We headed home for their day where she continued to work, and I decided to fill my time with a personal project (trying to repurpose an old Raspberry Pi; more details on this will probably come in future posts). I then received the call that every son knows will eventually come but dreads it nonetheless...... my mom needed tech support.
I had swapped all of her passwords to Bitwarden a while back and had been anticipating her having issues while she got used to using it. She called me in panic mode as she couldn't log in to one of the critical services for her job.

I decided to go to her to help her out as I thought the fix would be fairly easy (just showing her how to copy/paste on her iPhone). When I got there, I had her show me what she was doing and to my absolute surprise, she was doing it perfectly. I then had the "oh shit" moment where I thought I had messed something up. We ended up trying to reset her password on that account, but it was saying the account was invalid. At this point, I did not know what to do, so we called their support line. My mom proceeded to tell the help desk agent her full life story before finally getting to the issue at hand.

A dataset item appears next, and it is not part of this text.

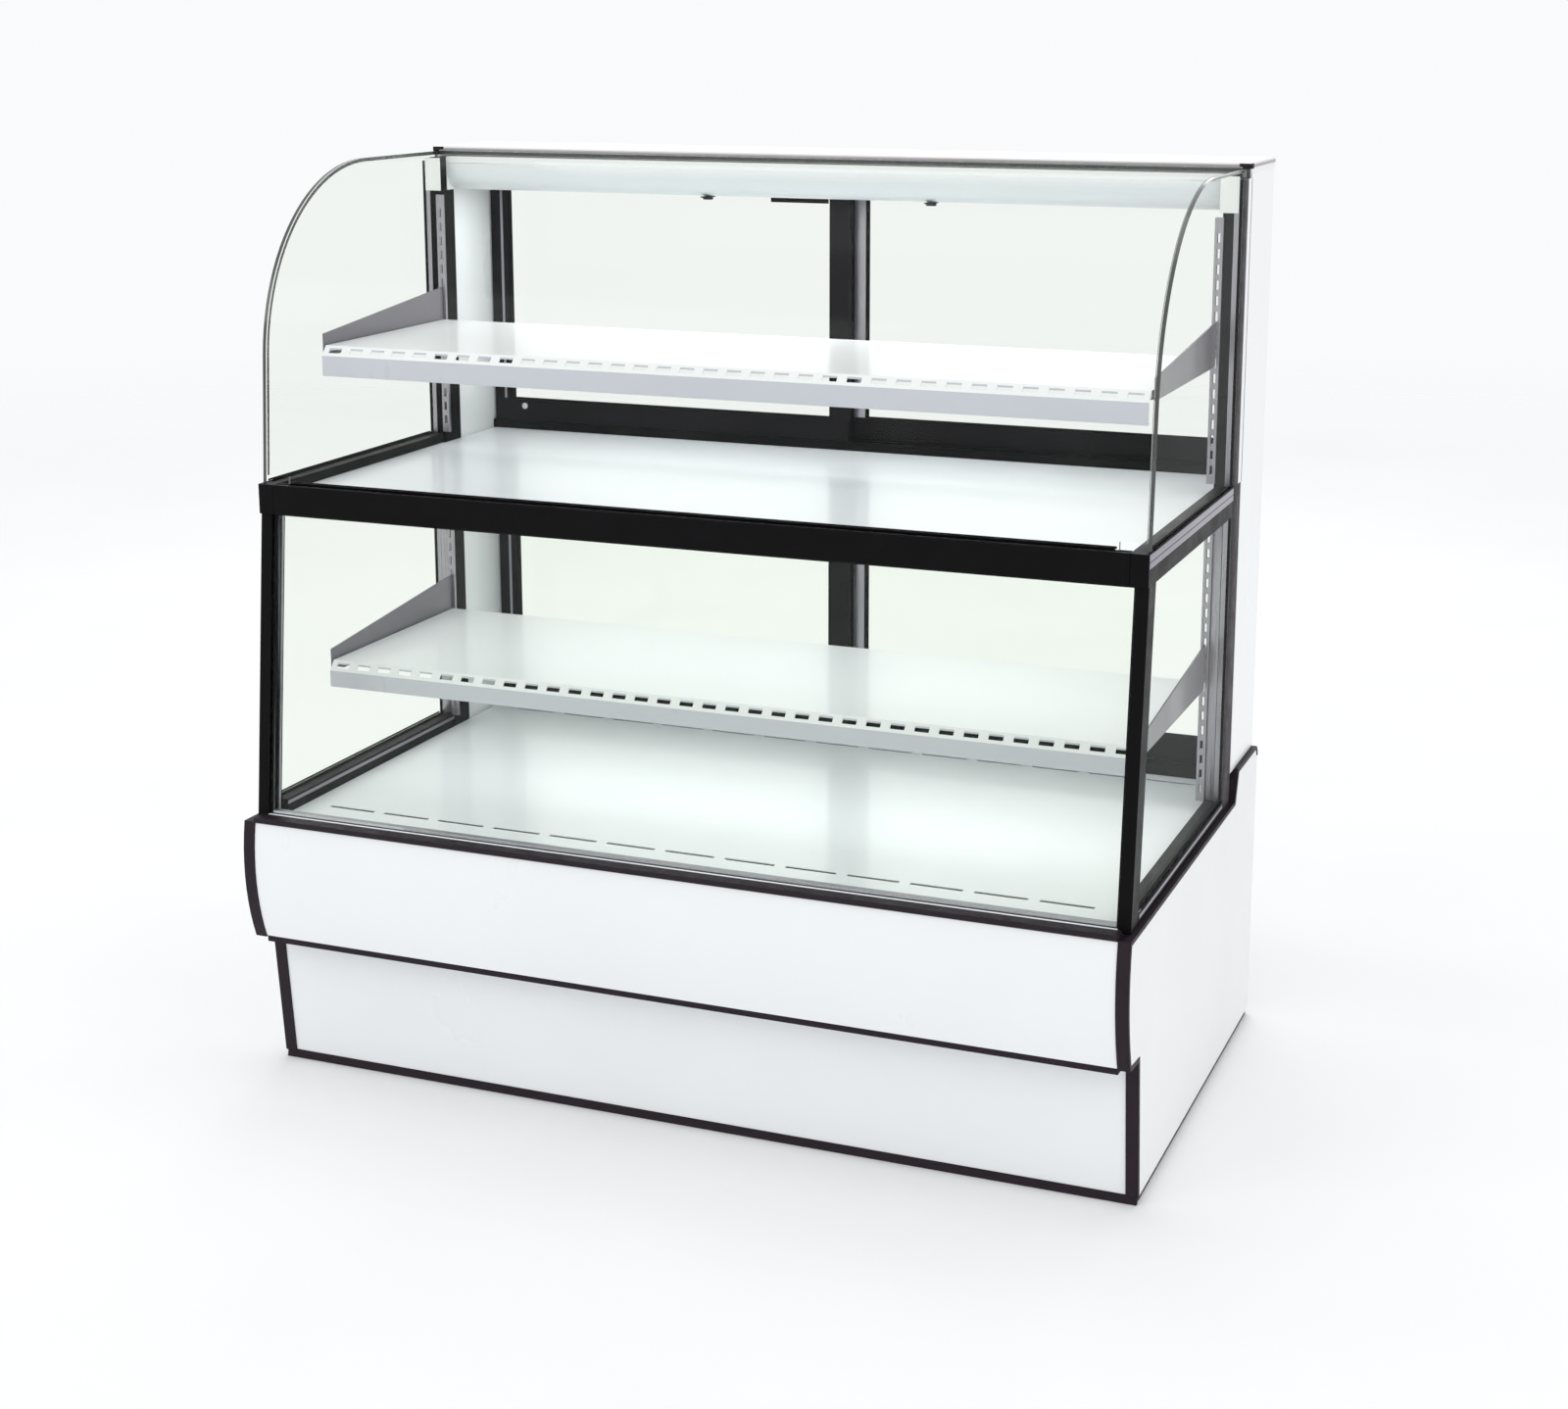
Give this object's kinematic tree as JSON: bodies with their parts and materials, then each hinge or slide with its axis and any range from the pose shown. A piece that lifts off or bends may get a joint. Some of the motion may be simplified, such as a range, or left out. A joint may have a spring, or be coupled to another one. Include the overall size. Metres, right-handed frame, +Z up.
{
  "type": "glass display showcase",
  "caption": "Free-standing bakery showcase: white base, leaning double front glass, tilting curved upper glass, two shelves, sliding rear doors.",
  "frame": {"origin": "floor level, under the middle of the case's bounding box", "axes": "+X to the customer's right along the case, -Y towards the customer, +Z up"},
  "size_m": [1.502, 0.89, 1.524],
  "materials": {
    "white_enamel": "smooth white baked enamel",
    "white_laminate": "white laminated board",
    "black_frame": "satin black powder coat on aluminium extrusion",
    "black_trim": "matt black extruded edging",
    "clear_glass": "clear tempered glass",
    "aluminium": "satin anodised",
    "shelf_enamel": "light grey enamel",
    "deck_enamel": "pale grey-blue enamel",
    "galvanised": "galvanised sheet",
    "foam_core": "foamed insulation behind white sheet",
    "diffuser": "opal diffuser",
    "lamp_glass": "opal lamp",
    "copper": "drawn copper tube",
    "compressor_black": "black enamel",
    "fins": "mill aluminium fins",
    "dark_plastic": "moulded plastic",
    "screw_steel": "zinc plated"
  },
  "bodies": {
    "case": {"lower_front_panel": "white_enamel", "front_fascia": "white_enamel", "light_housing": "white_enamel", "rear_side_panels": "white_enamel", "rear_header": "white_enamel", "right_end_panel": "white_laminate", "left_end_panel": "white_laminate", "top_panel": "white_laminate", "base_side_rails": "black_frame", "front_mullion": "black_frame", "front_posts": "black_frame", "mid_side_rails": "black_frame", "rear_posts": "black_frame", "rear_mid_rail": "black_frame", "rear_sill": "black_frame", "base_edge_trims": "black_trim", "upper_end_glass": "clear_glass", "lower_end_glass": "clear_glass", "lower_front_panes": "clear_glass", "post_strips": "aluminium", "pane_spacer": "aluminium", "upper_shelf": "shelf_enamel", "lower_shelf": "shelf_enamel", "shelf_brackets": "shelf_enamel", "upper_deck": "deck_enamel", "lower_deck": "deck_enamel", "front_glass_rail": "deck_enamel", "base_frame": "galvanised", "condensate_pan": "galvanised", "rear_machine_cover": "galvanised", "insulated_tub": "foam_core", "light_lens": "diffuser", "lamp_tube": "lamp_glass", "pipework": "copper", "compressor": "compressor_black", "condenser_coil": "fins", "evaporator_coil": "fins", "fan_motors": "dark_plastic", "control_panel": "dark_plastic", "cord_bushing": "dark_plastic", "cover_screws": "screw_steel", "hinge_pins": "screw_steel"},
    "curved_glass": {"curved_front_glass": "clear_glass", "hinge_barrel": "black_frame"},
    "upper_left_door": {"upper_left_door_frame": "black_frame", "upper_left_door_glass": "clear_glass"},
    "upper_right_door": {"upper_right_door_frame": "black_frame", "upper_right_door_glass": "clear_glass"},
    "lower_left_door": {"lower_left_door_frame": "black_frame", "lower_left_door_glass": "clear_glass"},
    "lower_right_door": {"lower_right_door_frame": "black_frame", "lower_right_door_glass": "clear_glass"},
    "condenser_fan": {"condenser_fan_blade": "dark_plastic"},
    "evaporator_fan": {"evaporator_fan_blade": "dark_plastic"},
    "thermostat": {"thermostat_knob": "dark_plastic"},
    "switch": {"light_switch": "dark_plastic"},
    "front_left_foot": {"foot_front_left": "screw_steel"},
    "front_right_foot": {"foot_front_right": "screw_steel"},
    "rear_left_foot": {"foot_rear_left": "screw_steel"},
    "rear_right_foot": {"foot_rear_right": "screw_steel"}
  },
  "joints": [
    {"name": "curved_glass_tilt", "type": "hinge", "parent": "case", "child": "curved_glass", "pos_m": [0, -0.3473, 1], "axis": [1, 0, 0], "range_deg": [0, 40]},
    {"name": "upper_left_door_slide", "type": "slide", "parent": "case", "child": "upper_left_door", "axis": [1, 0, 0], "range_m": [0, 0.64]},
    {"name": "upper_right_door_slide", "type": "slide", "parent": "case", "child": "upper_right_door", "axis": [1, 0, 0], "range_m": [-0.64, 0]},
    {"name": "lower_left_door_slide", "type": "slide", "parent": "case", "child": "lower_left_door", "axis": [1, 0, 0], "range_m": [0, 0.64]},
    {"name": "lower_right_door_slide", "type": "slide", "parent": "case", "child": "lower_right_door", "axis": [1, 0, 0], "range_m": [-0.64, 0]},
    {"name": "condenser_fan_spin", "type": "hinge", "parent": "case", "child": "condenser_fan", "pos_m": [0.27, 0.303, 0.152], "axis": [0, 1, 0], "continuous": true},
    {"name": "evaporator_fan_spin", "type": "hinge", "parent": "case", "child": "evaporator_fan", "pos_m": [0, 0.021, 0.37], "axis": [0, 1, 0], "continuous": true},
    {"name": "thermostat_turn", "type": "hinge", "parent": "case", "child": "thermostat", "pos_m": [0.64, 0.43, 0.195], "axis": [0, -1, 0], "range_deg": [0, 270]},
    {"name": "light_switch_rock", "type": "hinge", "parent": "case", "child": "switch", "pos_m": [0.529, 0.421, 0.195], "axis": [1, 0, 0], "range_deg": [0, 14]},
    {"name": "front_left_foot_turn", "type": "hinge", "parent": "case", "child": "front_left_foot", "pos_m": [-0.692, -0.305, 0], "axis": [0, 0, 1], "continuous": true},
    {"name": "front_right_foot_turn", "type": "hinge", "parent": "case", "child": "front_right_foot", "pos_m": [0.692, -0.305, 0], "axis": [0, 0, 1], "continuous": true},
    {"name": "rear_left_foot_turn", "type": "hinge", "parent": "case", "child": "rear_left_foot", "pos_m": [-0.692, 0.396, 0], "axis": [0, 0, 1], "continuous": true},
    {"name": "rear_right_foot_turn", "type": "hinge", "parent": "case", "child": "rear_right_foot", "pos_m": [0.692, 0.396, 0], "axis": [0, 0, 1], "continuous": true}
  ]
}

The issue ended up being that we were using the wrong email. After we changed to the right email, everything was right as rain. I then hung out with my mom for another thirty or so minutes where we both got to recount the annoying things about our jobs. This was also when she recommended I start referring to my least favorite client as LFC which is a great suggestion.
I headed home, and Maddie and I went out to run a couple of errands: Walmart and the grocery store. We decided to stop at the Peach Cobbler Factory for dessert where I got a belgian waffle, and she got a large cookie. While we were there, we got to experience an old man lecture one of the workers about why education (college) is great investment in yourself. Later, it came out that he had a PhD but was looking for a job at the moment.

We then headed home for the day and watched some more "Keith Eats the Menu" before heading to bed. I read a few more pages of my book (my interest is waning but I'm close to finishing)
Thanks for reading and see you tomorrow!